2# What has changed the most about growing up since you were a child? 

“I think that with my background, being Chinese, it was a real struggle convincing my mother of the things I wanted to do. My dad was much more of a risk taker type of guy. He enjoys card games. My mother is very much like these are the rules you have to follow. You go to school, you get your degree, you get a 9 to 5 job, make 50-60k a year, you have kids, and that’s how everything pans out. Everything I have done defies everything my mother has wanted for me.”

Was that a conscious choice? 

“I read this book coming over on the plane, and it tells you why certain people can’t be wealthy. Its a blueprint they have in their mind, where parents may have said that people who are rich are greedy, so subconsciously they try to not be that way by spending every single cent they have. Me, being very competitive and rebellious, I wanted to prove her wrong.

“I was like, ‘Mum there is no proper blueprint of life you have to follow. I think that when I explain my ideas to her, we are not aligned. She is always asking me why I help other people, and I have to tell her that it’s because giving makes me happy.

“She is much more like; you have to gather resources and hold on to them. She had to leave her parents side, leave school and plant rice in the fields when she was very young. She told me that the monthly payments turned out to be a dollar per month. People did everything for the good of China back then.

“She has been very poor, like my grandparents. My grandma had a family of ten. Her mother became a single mother very early on. She had to take on so many different forms of work to take care of ten kids. These experiences shape a person. We are very fortunate, but my mum can’t forget the need to have a steady income for a rainy day.”

What about when you have children? 

“Because I can see the difference between the two, I feel I would be more compassionate with my children.

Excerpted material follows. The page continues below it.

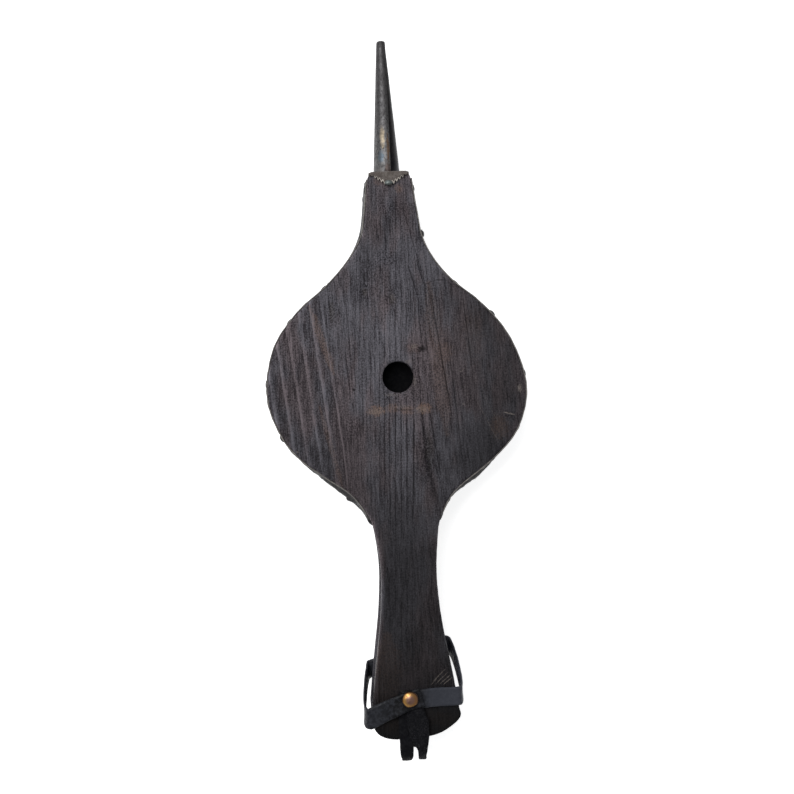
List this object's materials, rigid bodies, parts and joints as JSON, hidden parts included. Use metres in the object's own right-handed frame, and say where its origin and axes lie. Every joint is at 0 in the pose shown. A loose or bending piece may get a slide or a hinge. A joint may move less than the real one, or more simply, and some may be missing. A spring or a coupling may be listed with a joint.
{
  "type": "hand bellows",
  "caption": "Hand bellows of dark wood with an iron nozzle, a leather gusset, a round air hole with a flap valve, and a leather handle strap.",
  "frame": {"origin": "on the back board's flat outer face, straight under the centre of the air hole", "axes": "+Y along the nozzle, +Z from the back board to the holed front board, +X to the right seen from the front board"},
  "size_m": [0.2054, 0.5696, 0.0677],
  "materials": {
    "dark_wood": "dark stained softwood, worn along edges, low sheen",
    "pale_wood": "unfinished softwood",
    "black_leather": "black leather, dull, creased",
    "brown_leather": "brown leather, dry",
    "iron": "rolled sheet iron with brown oxide",
    "tack_iron": "blackened iron",
    "brass": "polished dome with brown tarnish"
  },
  "bodies": {
    "back_half": {"back_board": "dark_wood", "nozzle_block": "pale_wood", "nozzle": "iron", "gusset_leather": "black_leather", "nose_leather": "brown_leather", "nose_end_tack_1": "tack_iron", "nose_end_tack_2": "tack_iron", "nose_end_tack_3": "tack_iron", "nose_end_tack_4": "tack_iron", "block_nail_1": "tack_iron", "block_nail_2": "tack_iron", "back_edge_tack_right_1": "tack_iron", "back_edge_tack_right_2": "tack_iron", "back_edge_tack_right_3": "tack_iron", "back_edge_tack_right_4": "tack_iron", "back_edge_tack_right_5": "tack_iron", "back_edge_tack_right_6": "tack_iron", "back_edge_tack_right_7": "tack_iron", "back_edge_tack_right_8": "tack_iron", "back_edge_tack_left_1": "tack_iron", "back_edge_tack_left_2": "tack_iron", "back_edge_tack_left_3": "tack_iron", "back_edge_tack_left_4": "tack_iron", "back_edge_tack_left_5": "tack_iron", "back_edge_tack_left_6": "tack_iron", "back_edge_tack_left_7": "tack_iron", "back_edge_tack_left_8": "tack_iron"},
    "hoop": {"inner_hoop": "pale_wood"},
    "front_half": {"front_board": "dark_wood", "nose_tongue": "brown_leather", "nose_tongue_tack": "tack_iron", "valve_hinge_strip": "black_leather", "valve_hinge_tack_1": "tack_iron", "valve_hinge_tack_2": "tack_iron", "valve_stop_strap": "black_leather", "valve_stop_tack_1": "tack_iron", "valve_stop_tack_2": "tack_iron", "strap_front_run": "black_leather", "strap_brass_tack": "brass", "hanging_loop_tab": "black_leather", "front_edge_tack_right_1": "tack_iron", "front_edge_tack_right_2": "tack_iron", "front_edge_tack_right_3": "tack_iron", "front_edge_tack_right_4": "tack_iron", "front_edge_tack_right_5": "tack_iron", "front_edge_tack_right_6": "tack_iron", "front_edge_tack_right_7": "tack_iron", "front_edge_tack_right_8": "tack_iron", "front_edge_tack_left_1": "tack_iron", "front_edge_tack_left_2": "tack_iron", "front_edge_tack_left_3": "tack_iron", "front_edge_tack_left_4": "tack_iron", "front_edge_tack_left_5": "tack_iron", "front_edge_tack_left_6": "tack_iron", "front_edge_tack_left_7": "tack_iron", "front_edge_tack_left_8": "tack_iron"},
    "valve": {"valve_flap": "black_leather", "valve_stiffener": "pale_wood"},
    "strap": {"strap_loop": "black_leather"},
    "hanger": {"hanging_loop": "black_leather"}
  },
  "joints": [
    {"name": "board_hinge", "type": "hinge", "parent": "back_half", "child": "front_half", "pos_m": [0, 0.158, 0.056], "axis": [-1, 0, 0], "range_deg": [0, 25], "deforming": ["gusset_leather", "strap_loop"]},
    {"name": "hoop_hinge", "type": "hinge", "parent": "back_half", "child": "hoop", "pos_m": [0, 0.158, 0.056], "axis": [-1, 0, 0], "range_deg": [0, 12.5]},
    {"name": "valve_hinge", "type": "hinge", "parent": "front_half", "child": "valve", "pos_m": [0, 0.0227, 0.0417], "axis": [1, 0, 0], "range_deg": [0, 18]},
    {"name": "strap_swing", "type": "hinge", "parent": "front_half", "child": "strap", "pos_m": [0, -0.254, 0.0573], "axis": [-1, 0, 0], "range_deg": [0, 60]},
    {"name": "hanger_swing", "type": "hinge", "parent": "front_half", "child": "hanger", "pos_m": [0, -0.27715, 0.059], "axis": [-1, 0, 0], "range_deg": [0, 90]}
  ],
  "couplings": [
    {"joint": "hoop_hinge", "follows": "board_hinge", "ratio": 0.5}
  ]
}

If they were fighting against me, I would be more open to listening to them. Every single conversation I have with my mother seems to be about babies. I keep telling her I love my career. I will be a good mum, but I want to invest this time focusing on what I love.”

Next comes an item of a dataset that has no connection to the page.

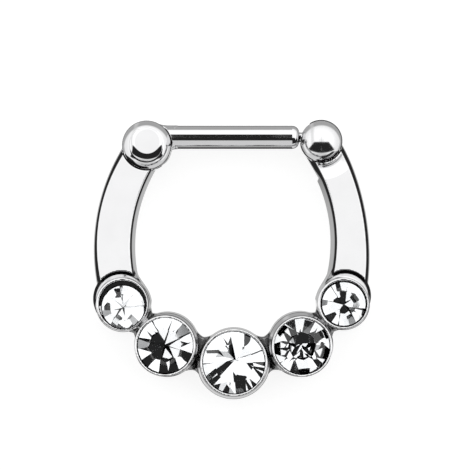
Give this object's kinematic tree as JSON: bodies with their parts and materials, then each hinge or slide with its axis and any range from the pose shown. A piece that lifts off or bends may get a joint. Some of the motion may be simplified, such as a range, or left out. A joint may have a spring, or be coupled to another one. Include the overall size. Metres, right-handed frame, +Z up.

How does it make you feel knowing you’re not aligned with your mother? 

“I brought her to Jeju this time so she can experience how we live. Being more aligned with my Dad is something my mum has recognised for a very long time. We have more intense conversations about life. I have very brief conversations with my Mum because we clash through our very different viewpoints.”

#3 What area of your life do you lack self-discipline? 

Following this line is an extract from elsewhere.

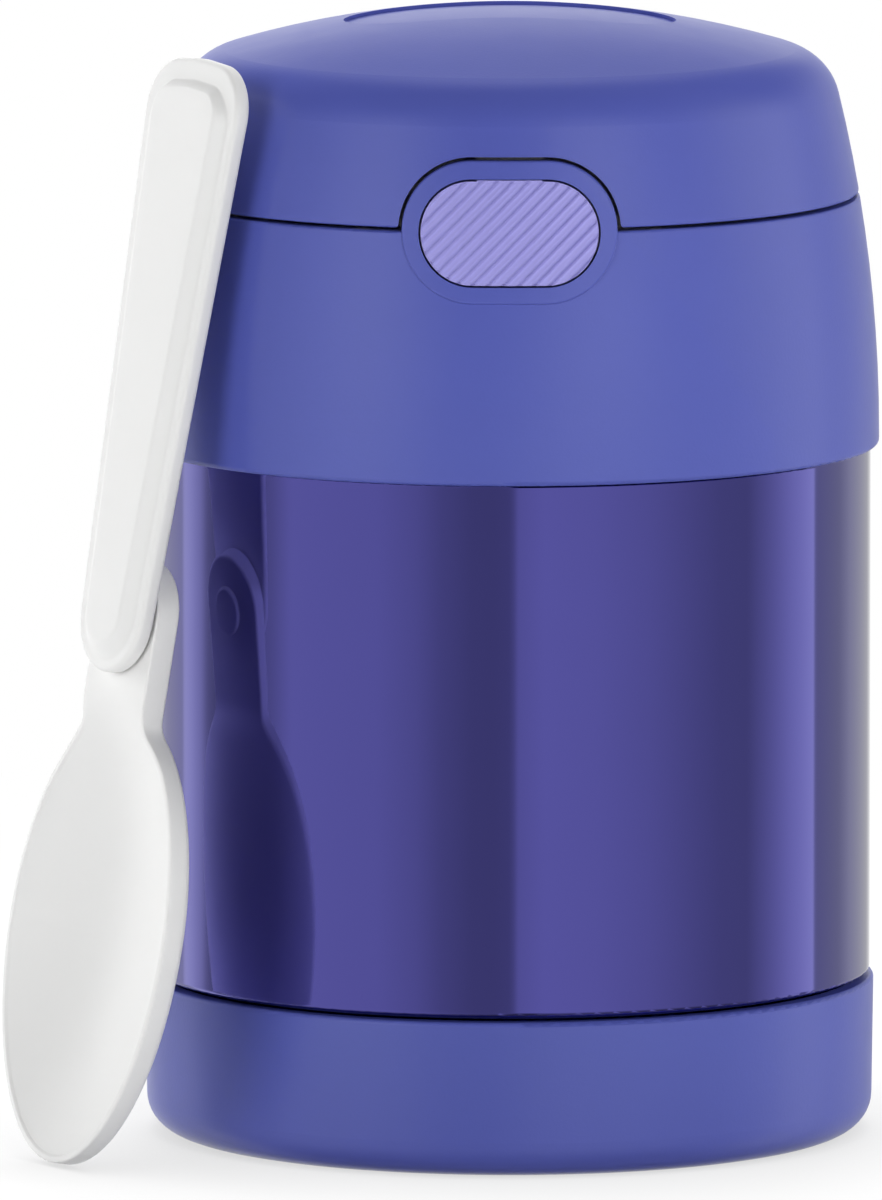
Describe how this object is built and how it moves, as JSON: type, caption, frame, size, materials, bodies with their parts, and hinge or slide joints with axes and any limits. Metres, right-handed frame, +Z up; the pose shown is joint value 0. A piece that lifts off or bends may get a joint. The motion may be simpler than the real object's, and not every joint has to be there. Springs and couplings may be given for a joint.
{
  "type": "insulated food jar with spoon",
  "caption": "Vacuum insulated food jar with a screw lid, a flip cap opened by a front button, and a folding spoon that leans on its side.",
  "frame": {"origin": "on the jar's axis, at the flat face it stands on", "axes": "+Z up along the jar's axis; -Y is the front, where the button is; the hinge is at +Y"},
  "size_m": [0.1043, 0.0892, 0.1341],
  "materials": {
    "boot": "matte soft boot",
    "lacquered_steel": "satin translucent lacquer on steel",
    "bare_steel": "satin stainless steel",
    "seal_bead": "dull solder bead",
    "getter_grey": "sintered pill",
    "foil": "bright foil",
    "gasket": "translucent silicone",
    "liner_plastic": "fine matt polypropylene",
    "foam": "closed-cell foam",
    "lid_plastic": "fine matt polypropylene",
    "button_plastic": "soft ribbed plastic",
    "spoon_plastic": "satin polypropylene",
    "spring_steel": "polished spring steel"
  },
  "bodies": {
    "jar": {"base_boot": "boot", "outer_shell": "lacquered_steel", "inner_vessel": "bare_steel", "shell_bottom_plate": "bare_steel", "vacuum_seal": "seal_bead", "getter": "getter_grey", "radiation_foil": "foil"},
    "seal": {"lid_gasket": "gasket"},
    "lid": {"lid_liner": "liner_plastic", "lid_insulation": "foam", "lid_sleeve": "lid_plastic", "spoon_tray": "liner_plastic", "button_guide": "liner_plastic", "button_spring": "spring_steel", "hinge_pin": "spring_steel", "hinge_spring": "spring_steel"},
    "button": {"push_button": "button_plastic", "latch_slide": "liner_plastic"},
    "cap": {"flip_cap": "lid_plastic", "cap_liner": "liner_plastic"},
    "spoon_bowl": {"spoon_bowl": "spoon_plastic"},
    "spoon_handle": {"spoon_handle": "spoon_plastic", "spoon_rivet": "spoon_plastic"}
  },
  "joints": [
    {"name": "lid_rise", "type": "slide", "parent": "jar", "child": "seal", "axis": [0, 0, 1], "range_m": [0, 0.0091]},
    {"name": "lid_turn", "type": "hinge", "parent": "seal", "child": "lid", "pos_m": [0, 0, 0.1], "axis": [0, 0, 1], "range_deg": [0, 270]},
    {"name": "cap_flip", "type": "hinge", "parent": "lid", "child": "cap", "pos_m": [0, 0.0368, 0.1145], "axis": [-1, 0, 0], "range_deg": [0, 100], "deforming": ["hinge_spring"]},
    {"name": "button_press", "type": "slide", "parent": "lid", "child": "button", "axis": [0, 1, 0], "range_m": [0, 0.0015], "stiffness_N_per_m": 600, "deforming": ["button_spring"]},
    {"name": "spoon_pull", "type": "slide", "parent": "jar", "child": "spoon_bowl", "axis": [-0.8453, -0.5344, 0], "range_m": [0, 0.05]},
    {"name": "spoon_fold", "type": "hinge", "parent": "spoon_bowl", "child": "spoon_handle", "pos_m": [-0.04543, -0.02724, 0.06504], "axis": [-0.8306, -0.5251, 0.1857], "range_deg": [0, 180]}
  ],
  "couplings": [
    {"joint": "lid_rise", "follows": "lid_turn", "m_per_rad": 0.0019099}
  ]
}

“Bubble tea. I love the texture of anything chewy. The boba. I am ok with no sugar in there, but I know the boba is not good for you. I think about boba everytime I am exercising. I think, ‘I am doing this because I want boba.’ I don’t believe in not being able to enjoy things that I like. I decided that instead of that, I will do the things that offset the bad things, like exercising.”

It sounds like there is an internal battle going on.  

“Instead of drinking the whole thing, I would share it with Randy {Lew} or my sister. I love anything sweet or anything to do with chocolate. If I see something like mudcake on the plane, I will eat around the really naughty part. Every day I would tell you that I would eat candy and chocolate. I wouldn’t deprive myself. A block of dark chocolate would last a month or two. I am super disciplined about that.”

“I don’t want to have any regrets. Randy {Lew} and I want to live a life with a degree of moderation. Can we play higher stakes, sure? But do we think it’s smart to do so? No. We have the angel and devil on our shoulders asking these questions, and that’s helped us remain in the industry for so long, enjoying it and not becoming lost in it.”

4# If you could be emotionally closer to one member of your family who would it be? 

“It goes back to the first question, even though me and my sister grew up 12-years apart, we are like best friends. We are very close. My Dad and I enjoyed Sylvester Stallone and Bruce Lee movies when I grew up. We bonded over the movies. With my Mum, there was always this gap. I didn’t agree with the set-out rules.

“I think she’s disappointed that I didn’t follow the rules. But I think she also looks at how successful I have been and says ‘we are able to enjoy this because of our elder daughter’. I think she believes the percentage of failure of following the path I did is so much higher than what she wanted for me. There is a part of her that’s extremely worried. When we have a kid, is it possible for the kid to not know poker? It doesn’t seem likely right?”

Does your mother frown upon your poker? 

“I would say all Chinese people technically frown upon it, especially the older people and women. But it’s in our blood that we love games. The problem with the Chinese players is they think they can beat the games. They believe it’s something they can solve. It’s a game they want to beat. A lot of people who don’t understand poker thinks it’s bad, the older generation more so.

“If you ask the older generation what they enjoy they will say games like Mahjong. If you got them to understand poker a bit, they would see that it’s more like Mahjong than Baccarat for example.”

Your talking about forging a more accomplished way to connect to people, right? 

“With my Mum, it’s a relationship I really want to work on. I feel bad where I can see she is trying to help but is being too helpful. You feel like they are in the way, but they just want to feel useful again because back in the day we relied on them so much. As we grow up, we need them less. Now they need us more. It could be something simple like ringing her to ask for a recipe. As our parents get older, they just want to be useful, and we won’t understand it until we get older ourselves.”

In Summary 

According to 40-years of research by Dr Reinhard Voll, the father of electroacupuncture, it’s estimated that 80% of all illness is related to decay in the mouth, so water flossing is essential if you want to be a healthy poker player. If you pit a healthy poker player against an unhealthy one with skill and luck evened out, I know where my money will go. I also love the idea of water flossing, because it’s fixing an essential leak in your health that not many people would be aware of, like fixing an essential leak in your game.

Yoga, along with meditation, will help you with your physical and emotional wellbeing at the table.

If you are at loggerheads with the people closest to you, it could negatively affect your game. Working on improving your interpersonal relationship skills is vital. It will also make you a better poker player when it comes to communicating with those you play with, or not allowing them to put you on tilt.

The Boba habit is another important one because, on a more macro level, poker players are exposed to so many so-called guilty pleasures, so managing these impulses is essential.